Strictly speaking, it's impossible to bake bread with zero carbohydrates because the only foods entirely free of carbs are animal products such as meat, poultry and fish, and fats. However, low-carb bakers often use ingredients such as soy flour, finely ground nuts or seeds, and commercial low-carb baking mixes to form the bulk of a low-carb, breadlike loaf. Dana Carpender, author of "500 More Low-Carb Recipes," recommends bran for baked goods as well -- it adds structure and fiber without extra carbohydrates. Low-carb loaves generally have considerably fewer carbs per slice than regular bread. Carpender's recipes, for example, contain 5 to 8 grams of carbohydrate per slice; the carb counts for regular bread usually number in the 20s.

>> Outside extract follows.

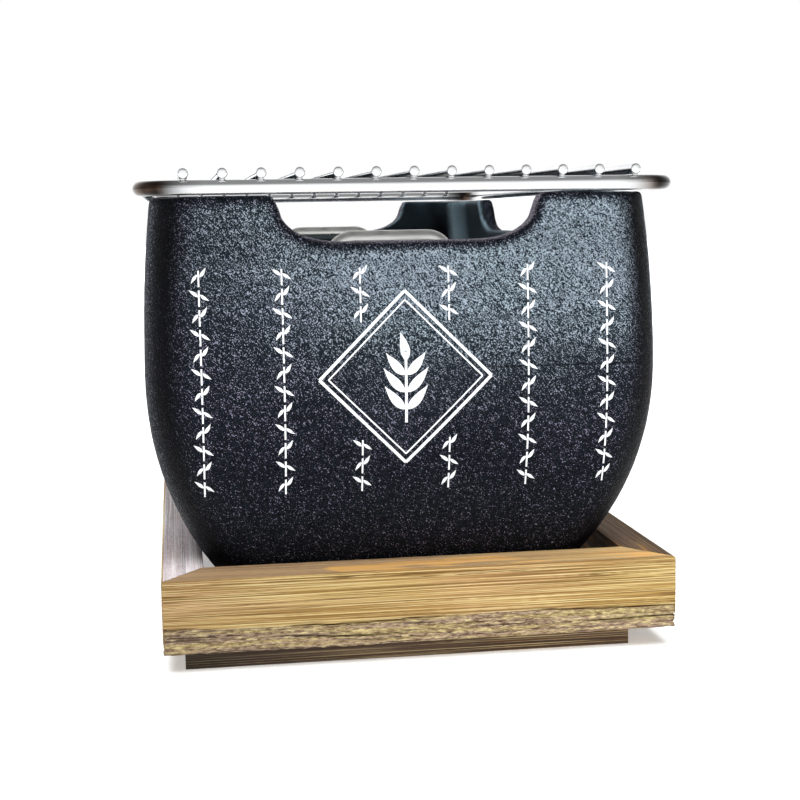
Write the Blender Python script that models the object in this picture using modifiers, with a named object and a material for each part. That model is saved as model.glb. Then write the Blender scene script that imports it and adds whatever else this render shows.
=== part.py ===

If you're avoiding yeast and yeast products, your go-to ingredients for bread baking are baking soda and baking powder -- chemical leaveners that react with acidic ingredients to produce carbon dioxide. You've probably used baking soda or powder to bake cookies, quick breads, muffins and cakes. These recipes also usually contain eggs to bind the ingredients and provide the internal structure that yeast provides in traditional bread. Note that if you're using baking soda alone as a leavener, you must also include an acid with which it can interact -- buttermilk is common. Baking powder, by contrast, already contains the necessary acids.
You easily can withhold sugar from a traditional bread recipe that calls for it -- since it's probably there to boost yeast action, the result simply will be a loaf that doesn't rise as vigorously. For quick breads that rely on sugar solely for flavor, sugar substitutes will do the trick. You can swap a powdered sucralose product intended for baking cup-for-cup for sugar. Stevia powder, or stevia powder blended with fructooligosaccharide -- FOS -- works as well; stevia/FOS blends are less bitter than stevia alone. Check the substitution ratios on the label because stevia is much sweeter than sugar. Imitation honey and pancake syrups made with sugar alcohols are additional options -- but keep in mind they can cause gas in some people.